İkinci gün sabah erken kalkarak denizde biraz yüzdük ve kahvaltımızı yapmak üzere Erfelek’e hareket ettik. Kahvaltıdan sonra kara lastik ayakkabılarımızı aldıktan sonra Tatlıca Takım Şelalelerine doğru hareket ettik. Lise öğrencisi rehberimiz eşliğinde şelalelere tırmanmaya başladık. Geçtiğimiz yerler çok egzotikti. Ortamı bozan tek şey su yatağı boyunca uzanan çirkin bir lastik hortumdu. En son şelaleden sonra cafe denilen küçük bir dinlenme yerinde çay içip közlenmiş patateslerimizi yedikten sonra patika bir yoldan başladığımız noktaya döndük. İlk şelalenin oluşturduğu su birikintisinde yüzdükten sonra kahvaltımızı yaptığımız lokantada öğlen yemeklerimizi yedik. İki rüya gibi günün sonunun yaklaştığını hissetmeye başlamıştık. Ankara’ya doğru yola çıktık.

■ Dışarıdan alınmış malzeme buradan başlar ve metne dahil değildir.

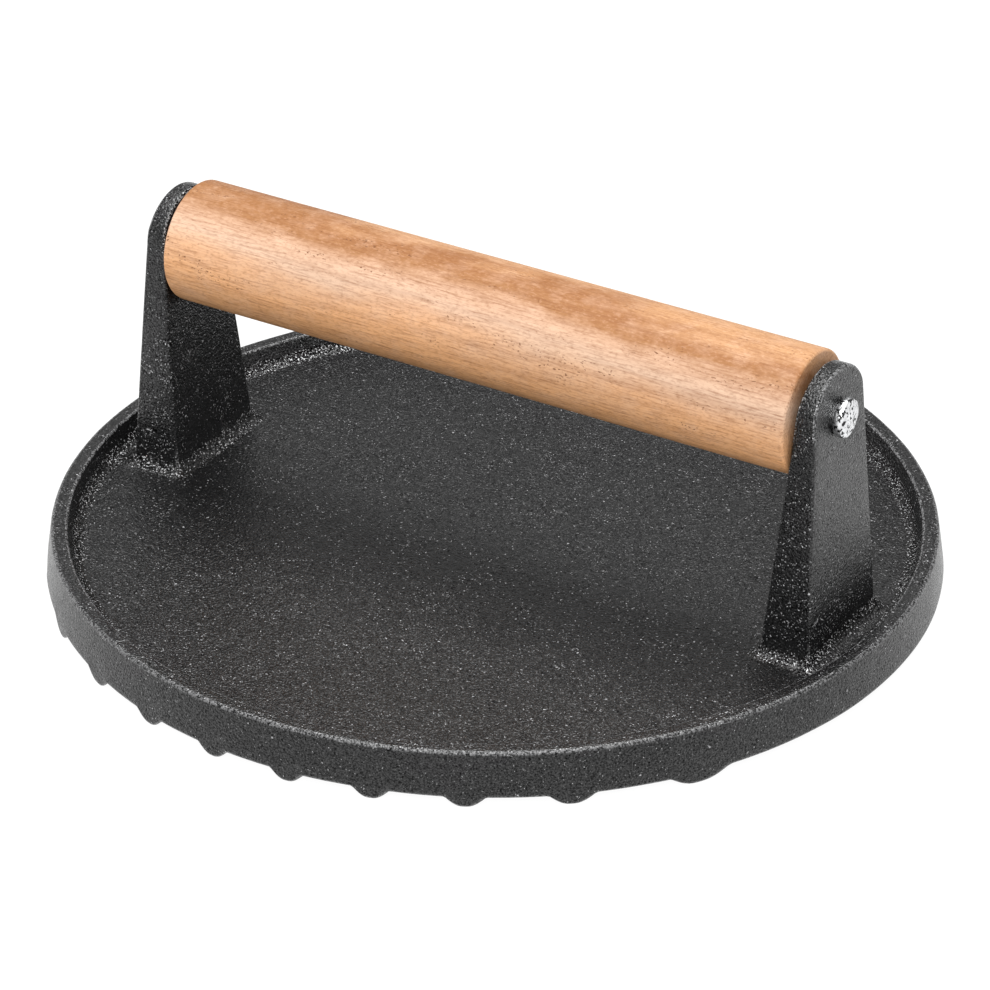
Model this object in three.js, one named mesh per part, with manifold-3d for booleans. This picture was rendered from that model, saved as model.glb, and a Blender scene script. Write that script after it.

Yol boyunca şarkılar söylendi, oyunlar oynandı, sohbetler edilerek tekrardan Sezenler sokakta arkadaşlarla başka gezilerde buluşmak üzere vedalaştık.

Bizlere yeni yerleri görmeyi ve çok güzel dostluklar kurma fırsatını sundukları için bu güzel programı düzenleyen Başkanımız Filiz Hanım ve Ekoturizm grubunun tüm çalışanlarına sonsuz teşekkürlerimi iletirim. Bundan sonra yapacakları programları bekliyoruz.